Her remark is momentous for various reasons:
She acknowledges Kenji's significance in Shiro's life, putting him on the same level as his family. In other words, she agrees Kenji is the most important person to her son.
Shiro's mom changes her definition of a modern family. Contrary to her heteronormative views in the past, she now accepts that two men can form a loving family unit.
Shiro's mom wants him to prioritize Kenji ahead of his parents. If Shiro is caught in another dispute between the two sides, she understands Kenji's needs come first.
What changes her views? Maybe she senses how much Kenji means to Shiro as a life partner. Despite her homophobia, she recognizes Kenji's importance to her son's happiness. Or perhaps Shiro's comment about the neighbour's baby makes her realize the weight of his psychological strain. He has a lifelong struggle between being gay and satisfying his parents, so his mom may want to relieve his burden.
Either way, the movie concludes with Shiro and his mom reaching a mutual understanding. No, she isn't ready to have a friendly relationship with Kenji. Their tensions are similar to how many in-laws don't always get along with their children's spouses. Nonetheless, the mom acknowledges that's her issue, and Shiro doesn't need to worry. Instead, she encourages him to cherish his long-term commitment to Kenji.
Shiro and Kenji
Kenji is touched by his mother-in-law's remark. He reiterates how delicious the meatballs are. Simultaneously, we see an exchange between Shiro's mother and father, who also consume beer and meatballs in their home. The movie juxtaposes the two couples enjoying their meals, which deliberately resemble each other. The similarities highlight how their love isn't that different despite their genders and generations.

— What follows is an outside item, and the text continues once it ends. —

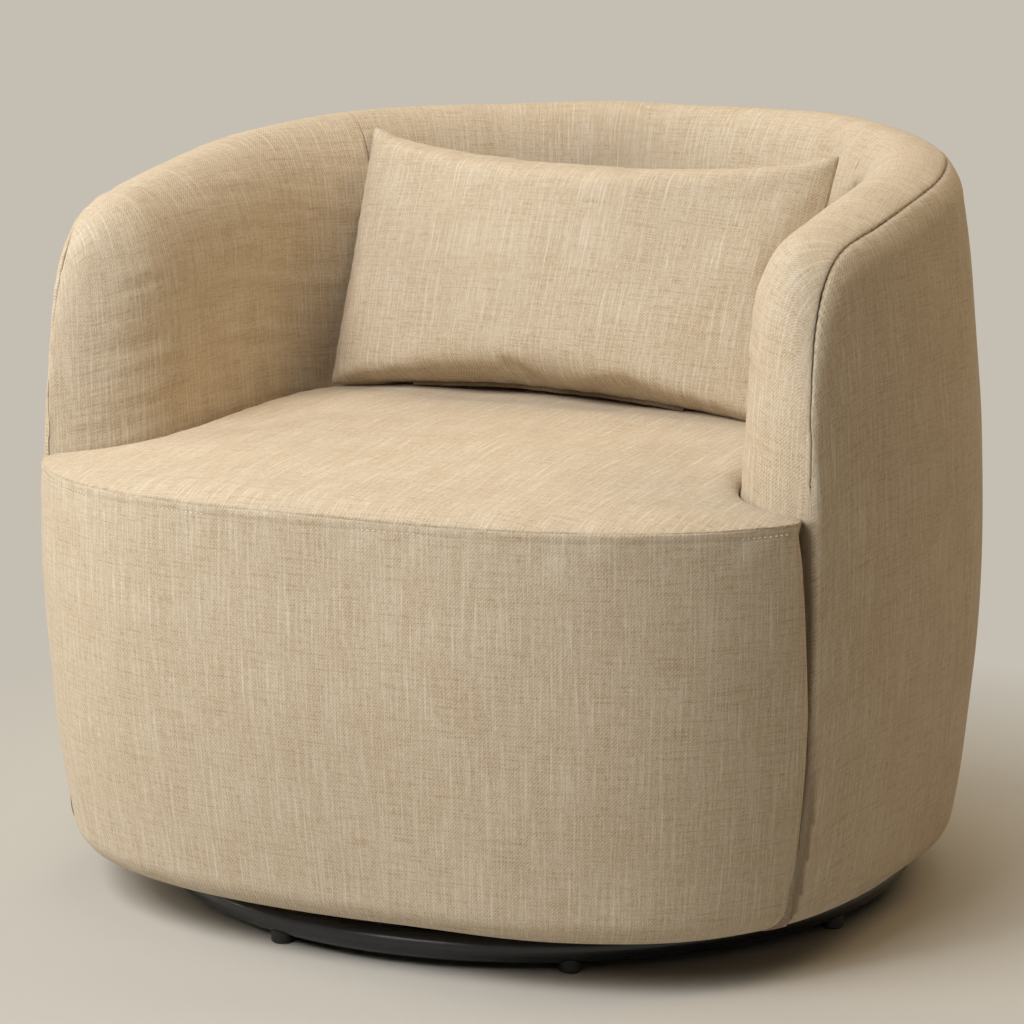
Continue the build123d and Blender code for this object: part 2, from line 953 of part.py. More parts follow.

As the leads continue staring at the cherry blossoms, the conversation topic turns to their grey hairs. Kenji tries using this opportunity to lean in for a kiss, but Shiro playfully dodges him. The mood remains lighthearted between them, as both characters acknowledge they are getting old. What Did You Eat Yesterday offers a hopeful and heartwarming ending that confirms the characters' lifelong commitment. In the final shot, Shiro places his hand on Kenji's, a physical affirmation of their love. The camera pans upwards as the characters look up at the sky, both smiling in contentment.
What Did You Eat Yesterday Series
What Did You Eat Yesterday 2019 series Drama review
The What Did You Eat Yesterday movie is the sequel to the 2019 televised drama. You should definitely watch the twelve-episode series before this movie. The original story is hilarious, introducing the quirky protagonists and their endearing relationship dynamic. Each episode is lighthearted, entertaining, and relaxing to watch.
In my opinion, the drama and movie are pretty equal to each other. Maybe the series has an advantage simply because it's longer, allowing for more development and funny filler. Nonetheless, the film contains a compact story with cohesive themes that resonate powerfully. Both adaptations complement each other well, exhibiting the same triumphant qualities.